- Other names: Primary cutaneous anaplastic large cell lymphoma.
- Specialty: Dermatology

= Primary cutaneous CD30 positive anaplastic large cell lymphoma =

Primary cutaneous anaplastic large cell lymphoma belongs to the group of cutaneous processes that are CD30+ lymphoproliferative and are characterized by autoregressive, recurrent, single or multifocal ulcerating nodules. Single or localized nodules, papules, or plaques are present in the majority of patients. However, a patient may have more than one lesion in up to 20% of cases.

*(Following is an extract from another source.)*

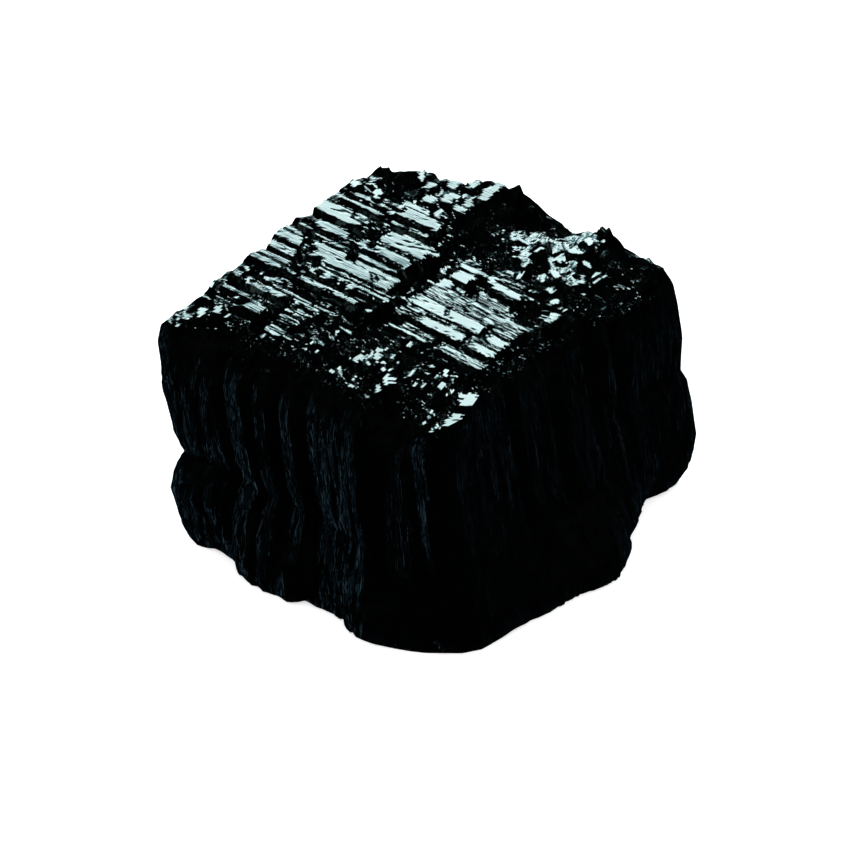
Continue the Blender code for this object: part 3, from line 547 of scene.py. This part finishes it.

For patients with localized lesions, the recommended courses of treatment include radiation therapy, lesion removal, and/or low-dose methotrexate. Systemic polychemotherapy is indicated for the treatment of diseases that progress quickly or that are extracutaneous.

== Signs and symptoms ==
Primary cutaneous anaplastic large cell lymphoma typically manifests as multifocal, solitary, or grouped nodules on the upper limbs that last for three to four weeks.

== Causes ==
The cause is complex and multifaceted. Only a small proportion of patients have CD30+ cells in normal lymphoid tissue. These are the cells that are thought to be the precursors of systemic anaplastic large cell lymphoma. It is believed that CD30's interaction with its ligand, CD30L, mediates the disease's proliferative and anti-proliferative phases. The chemokine receptors CCR8 and CCR10, which are implicated in skin localization, are also assumed to mediate cutaneous presentation through their expression. Another theory is that Langerhans cell-mediated antigen presentation chronically activates T cells, leading to cutaneous T cell lymphomas.

== Diagnosis ==
Primary cutaneous anaplastic large cell lymphoma is characterized histologically by large, irregular polygonal cells distributed in sheets throughout the dermis and occasionally the subcutis.

== Treatment ==
Complete surgical resection and/or radiation therapy are used to treat primary cutaneous anaplastic large cell lymphoma as a single lesion; the majority of patients experience total remission. While radiation of the primary lesion and the surrounding lymph nodes has been advised for patients whose local lymph nodes are involved, adding radiation to surgical excision does not seem to improve localized disease.